Alternative solutions

If your architecture or language doesn’t support request scoped dependencies, you can alternatively create a “context” class. It’ll still be passed explicitly between clients, but by removing the primitive type, the code will be more resilient to changes.

class Controller {
	async foo(ctx: Context, body: Buffer, headers: Record<string, string>) {
		await this.externalApiClient.bar(ctx);

		this._logger.log(ctx, 'Example log message');
	}
}

class HttpClient {
	async request(
		ctx: Context,
		// ...
	) {
		const headers = {
			'Trace-ID': ctx.getTraceID(),
			// You can extend the context anytime with additional properties but you don't have to change anything in the controller in such case
			// 'Client-IP': ctx.getClientIP(),
			// 'URL': ctx.getURL(),
			// 'Host': ctx.getHost()
		};

		// ...
	}
}

In NodeJS, you can also use asynchronous context tracking.
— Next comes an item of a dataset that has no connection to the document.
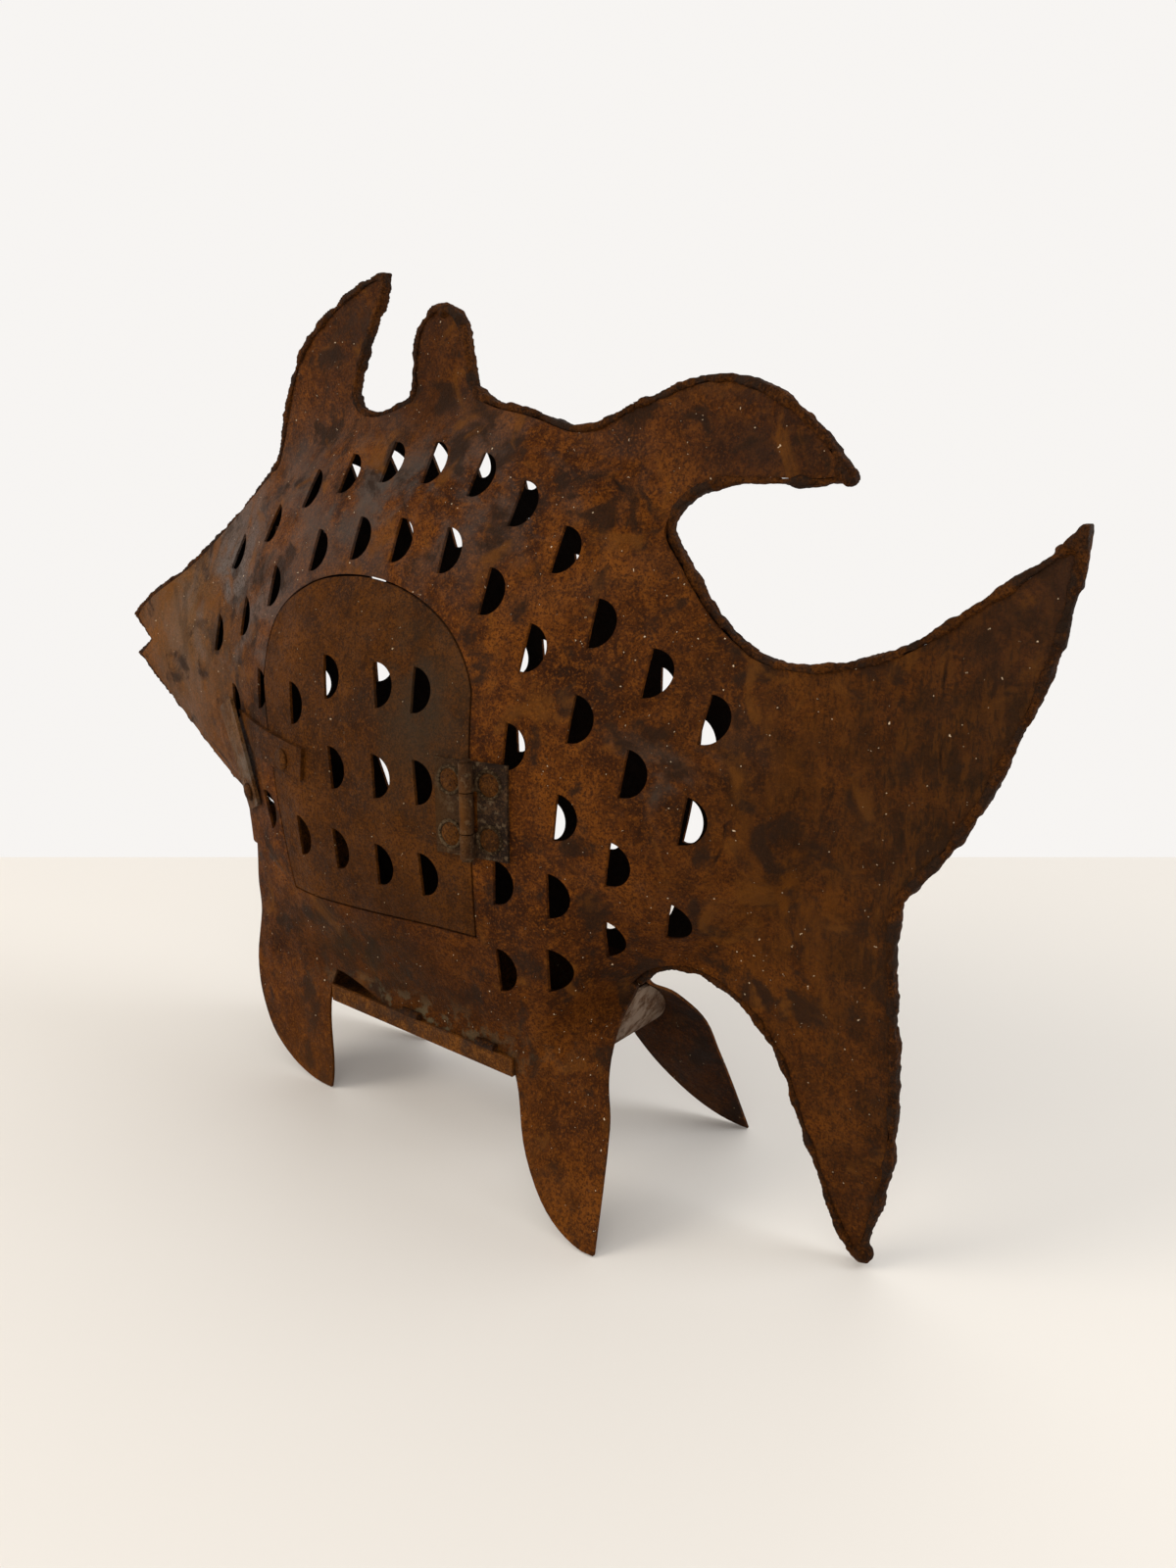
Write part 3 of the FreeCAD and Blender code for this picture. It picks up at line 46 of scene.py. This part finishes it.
# The view: the lantern stands a little to the left and is seen from behind its tail,
# from a height of about 20 cm.
bpy.ops.object.camera_add(location=(0.261, -0.274, 0.21),
                          rotation=(math.radians(76.2), 0.0, math.radians(37.6)))
camera = bpy.context.object
camera.name = "view_from_tail"
camera.data.sensor_fit = "VERTICAL"
camera.data.sensor_height = 36.0
camera.data.lens = 26.55
camera.data.clip_start = 0.01
bpy.context.scene.camera = camera

# The table top: a plain pale surface that carries the lantern's shadow.
# Its far edge lies about 65 cm from the eye, where the white room begins.
bpy.ops.mesh.primitive_plane_add(size=4.0, location=(1.072, -1.327, -0.0005),
                                 rotation=(0.0, 0.0, math.radians(37.6)))
table_top = bpy.context.object
table_top.name = "table_top"
bpy.ops.object.transform_apply(location=True, rotation=True, scale=True)
pale = bpy.data.materials.new("pale_table")
pale.use_nodes = True
pale_shader = pale.node_tree.nodes["Principled BSDF"]
pale_shader.inputs["Base Color"].default_value = (0.78, 0.74, 0.69, 1.0)
pale_shader.inputs["Roughness"].default_value = 0.55
table_top.data.materials.append(pale)

# Soft room light: warm from the left, cooler from behind on the right, and a white
# room around it that also shows in the reflections.
bpy.context.scene.view_settings.view_transform = "Standard"


def soft_light(name, place, aim, width, power, colour):
    turn = (Vector(aim) - Vector(place)).to_track_quat("-Z", "Y").to_euler()
    bpy.ops.object.light_add(type="AREA", location=place, rotation=turn)
    lamp = bpy.context.object
    lamp.name = name
    lamp.data.shape = "DISK"
    lamp.data.size = width
    lamp.data.energy = power
    lamp.data.color = colour


soft_light("window_left", (-1.1, -1.3, 1.2), (0.0, 0.0, 0.12), 1.1, 17.0, (1.0, 0.94, 0.85))
soft_light("window_right", (1.2, 0.5, 1.1), (0.0, 0.0, 0.12), 0.9, 8.0, (0.90, 0.95, 1.0))
soft_light("room_front", (0.9, -1.2, 0.6), (0.0, 0.0, 0.1), 1.2, 4.0, (1.0, 0.98, 0.95))

room = bpy.data.worlds.new("room")
bpy.context.scene.world = room
room.use_nodes = True
air = room.node_tree
air.nodes.clear()
air_out = air.nodes.new("ShaderNodeOutputWorld")
seen = air.nodes.new("ShaderNodeBackground")
seen.inputs["Color"].default_value = (0.93, 0.91, 0.89, 1.0)
seen.inputs["Strength"].default_value = 1.0
lit = air.nodes.new("ShaderNodeBackground")
lit.inputs["Color"].default_value = (1.0, 0.98, 0.95, 1.0)
lit.inputs["Strength"].default_value = 0.8
path = air.nodes.new("ShaderNodeLightPath")
either = air.nodes.new("ShaderNodeMath")
either.operation = "MAXIMUM"
any_sight = air.nodes.new("ShaderNodeMath")
any_sight.operation = "MAXIMUM"
choose = air.nodes.new("ShaderNodeMixShader")
air.links.new(path.outputs["Is Camera Ray"], either.inputs[0])
air.links.new(path.outputs["Is Glossy Ray"], either.inputs[1])
air.links.new(either.outputs[0], any_sight.inputs[0])
air.links.new(path.outputs["Is Transmission Ray"], any_sight.inputs[1])
air.links.new(any_sight.outputs[0], choose.inputs["Fac"])
air.links.new(lit.outputs[0], choose.inputs[1])
air.links.new(seen.outputs[0], choose.inputs[2])
air.links.new(choose.outputs[0], air_out.inputs["Surface"])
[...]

In C# - AsyncLocal. This has a similar benefit to the IoC solution - you can remove the context passing from the controller, and you’ll only pass the traceId once in the code:

class Controller {
	async foo(body: Buffer, headers: Record<string, string>) {
		await this.externalApiClient.bar();
	}
}

class HttpClient {
	async request(
		// ...
	) {
		const ctx = asyncLocalStorage.getStore();

		const headers = {
			'Trace-ID': ctx.getTraceID()
		};

		// ...
	}
}

In NodeJS, this feature is relatively new and not widely used. However, it’s already been released as stable, so it’s worth considering.